Don't target the JVM.. and what's the point anyway?
There’s a really nice paper by Graham Hutton, Calculating Correct Compilers. From a simple language with an eval function he derives a virtual machine and compiler simultaneously. One of the main techniques used is defunctionalization.
For lambda calculus the virtual machine that comes out is this:
data Code = HALT | PUSH Int Code | ADD Code | LOOKUP Int Code | ABS Code Code | RET | APP Code
which is almost a list, as you can see by rewriting it:
type Code = [Inst]
data Inst HALT | PUSH Int | ADD | LOOKUP Int | ABS Code | APP
but it’s not! The ABS instruction has its own code in it too, so this is really a tree: We can’t just write this out as a flat sequence of bytecode instructions.. On the other hand it is not hard to see how to flatten this out into linear array of instructions, just have the ABS instruction contain a code saying how long its code is. There are some more issues to resolve like how values contain code, but inspecting the semantics of the virtual machine you can see it’s ok to just make that a pointer into the code array.
To make sure this is works as I imagine and there’s no “cheating” involved I wanted to compile this down into a real VM that forces a flat instruction format on you. I chose the JVM which is stack based just like this VM and first compiled Huttons Razor (the language with just + and integers) into .class files using gnu.bytecode from the kawa scheme compiler.
Then I started to work on compiling Code above to the JVM, the language for lambda calculus. The JVM is very strict though: You have no computed jumps, every jump location must be statically known. I can handle that using tableswitch - just pass around table indices instead of code pointers.
There is a real problem with that though, I wanted to use the jvm stack for this VMs stack but the JVM is very strict about validating bytecode. It checks a lot of things including doing a bit of dataflow analysis to make sure that the stack is the same no matter which code paths are taken!
If an instruction can be executed along several different execution paths, the operand stack must have the same depth (§2.6.2) prior to the execution of the instruction, regardless of the path taken.
So if I were to use a large tableswitch for code pointers each case would have to do the same stack operations. Looking at exec (the semantics of the VM) there is no way that this will be the case! Sadly this means I have to manage my own stack and only use JVMs stack for scratch calculations. Realizing that I felt like there would not be much point in compiling to th JVM anymore, and wondered what’s the point of compilation at all?
The final chapter of SICP covers this a bit, they turn their interpreter into a compiler and this removes the overhead of walking around the AST checking what type of node they are at and calling out to. In compiled code it would be able to just do the instruction in front of its nose and be told exactly where to jump when it has to. They are also able to use much fewer registers because of this.

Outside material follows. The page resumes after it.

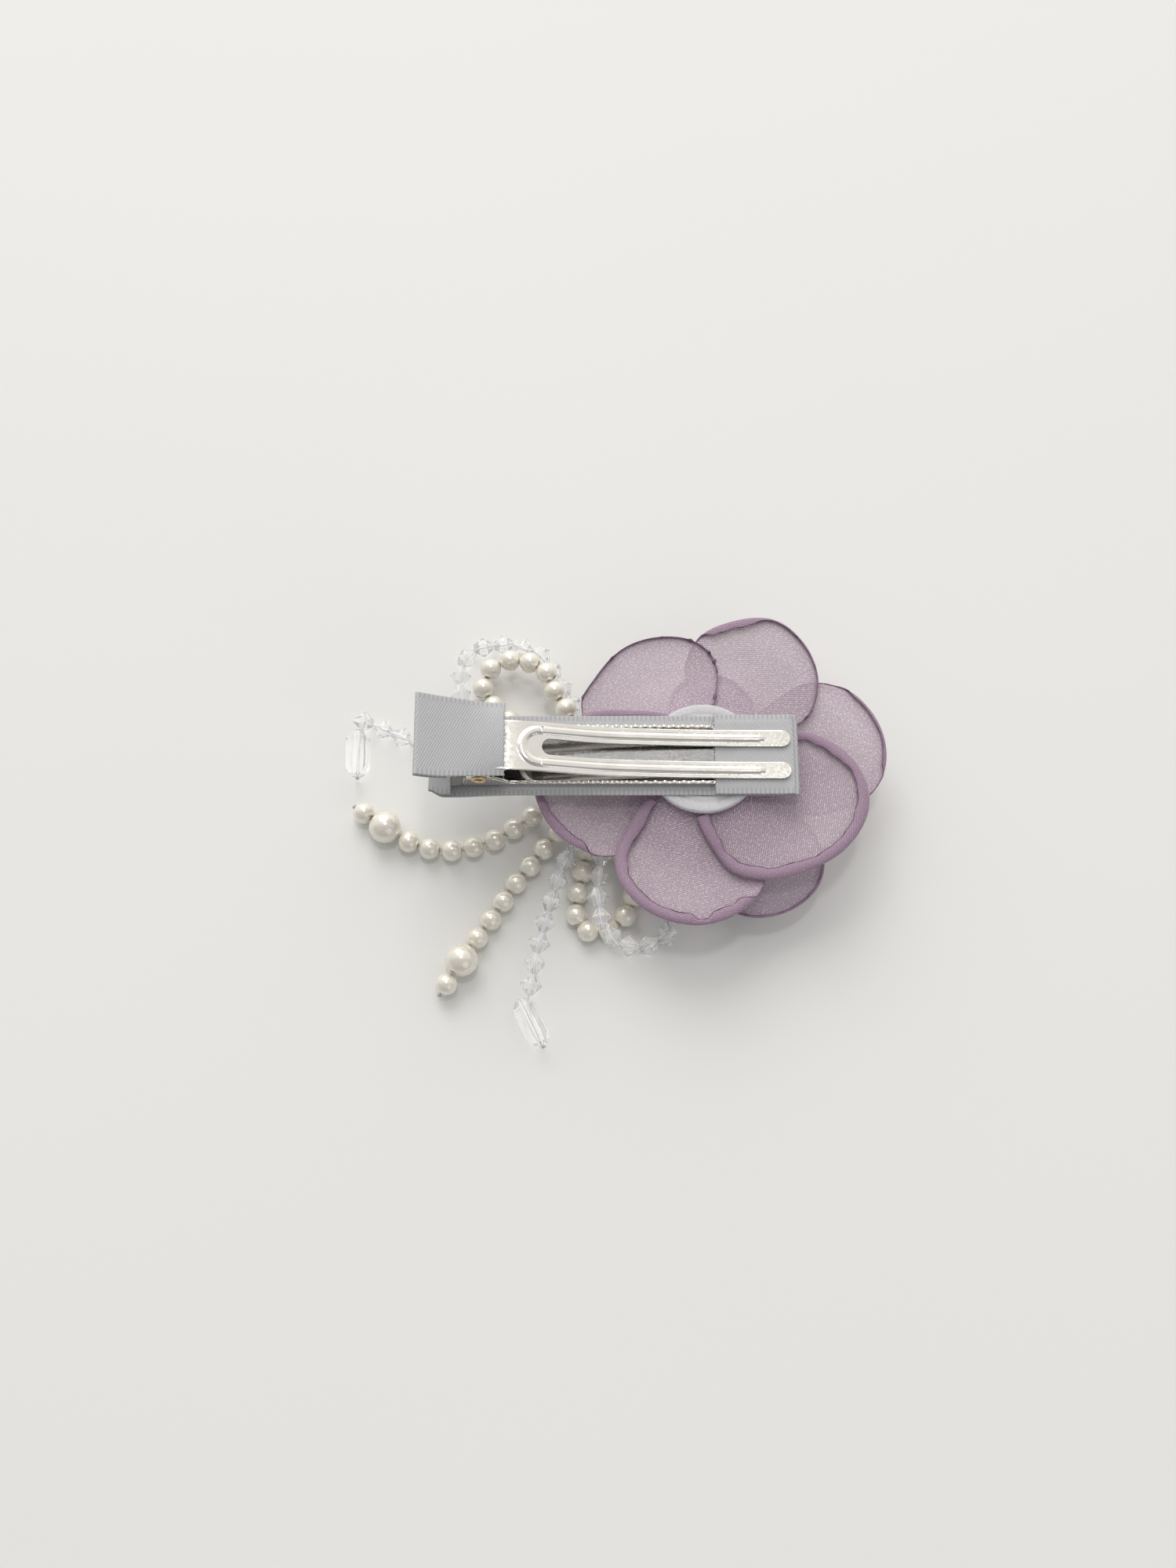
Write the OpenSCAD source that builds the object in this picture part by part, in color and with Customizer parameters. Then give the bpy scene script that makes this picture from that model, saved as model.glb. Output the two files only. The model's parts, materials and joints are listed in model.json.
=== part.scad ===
// Hair clip with an organza flower and a bow of strung beads.
// It lies flower-face down: +X from the handles to the prong tips, +Z up through the back of the clip.
// All modules are drawn with the hinge axis at x = 0, y = 0 and are moved to the part's origin at the end.

/* [Clip] */
// Length of the jaw from the hinge axis to the metal tip
jaw_len = 55.4; // [46:0.2:64]
// Length of both handles behind the hinge axis
handle_len = 10.2; // [9:0.2:12]
// Width of the base arm
base_w = 11; // [10:0.5:13]
// Width of the two-pronged arm
prong_w = 9; // [8:0.25:9.5]
// Width of the slot between the prongs
slot_w = 3; // [2:0.1:4]
// Thickness of the stamped steel sheet
sheet_t = 0.5; // [0.4:0.05:0.6]
// Height of the hinge axis above the base sheet
hinge_rise = 4; // [3.6:0.1:4.6]
// Radius of the pivot holes in the base arm's ears
ear_hole_r = 1.1; // [0.95:0.05:1.3]
// Radial clearance between the prong arm's bosses and the base arm's ear holes
ear_fit = 0.05; // [0.02:0.01:0.1]

/* [Ribbon and felt] */
// Width of the ribbon glued round the clip
ribbon_w = 15; // [12:0.5:18]
// Thickness of the ribbon
ribbon_t = 0.3; // [0.2:0.05:0.4]
// Length of the pad folded back over the tip
pad_len = 13.5; // [10:0.5:18]
// Diameter of the felt disc
felt_d = 20.5; // [16:0.5:24]
// Thickness of the felt disc
felt_t = 1.5; // [1:0.1:2]

/* [Flower] */
// Size of the petals, as a share of the drawn outlines
petal_scale = 1; // [0.8:0.02:1.2]
// Thickness of a petal
petal_t = 0.24; // [0.16:0.02:0.3]
// Height of the felt's underside above the table
felt_z = 14; // [13:0.25:18]
// Height of the curled rim on an outer petal
curl_h = 1.8; // [0.5:0.1:3]

/* [Beads] */
// Diameter of a small pearl
pearl_d = 4; // [3:0.1:4.2]
// Diameter of a large pearl
big_pearl_d = 6; // [5:0.1:6.5]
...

For a more concrete example imagine implementing code for a VM by writing out the instructions as C macros: PUSH(x); ADD(); RET(); vs writing them as C functions push(x); add(); ret();. In the functions version it will uselessly create a stack frame, jump to some other place in code, pop the stack frame and jump back.. 3 times (unless the compiler optimizes that, but that’s not the point).
This is similar to specialization, things are statically known (i.e. the source code of the program being run) so you can do work on it at compile time and inline the results to reduce the overhead. That could give opportunities for more optimizations too. An interpreter + specialization can produce a compiler because it’s capable of the two important things a compiler needs to do: translation (you can actually “port” code from one language to another automatically!) and optimization (specialization can inline all that interpretive overhead).. but the futamura projection is not all sunshine and daisies: I don’t think it can translate to a very low level so it’s only a compiler in the relaxed sense of the word (translating from one language to another) and it’s only doing quite a basic optimization - you would want to implement more interesting ones yourself. So in an engineering sense I don’t think this is a worthwhile technique to apply - I could very well be wrong though! I would love to see examples of this being pulled off.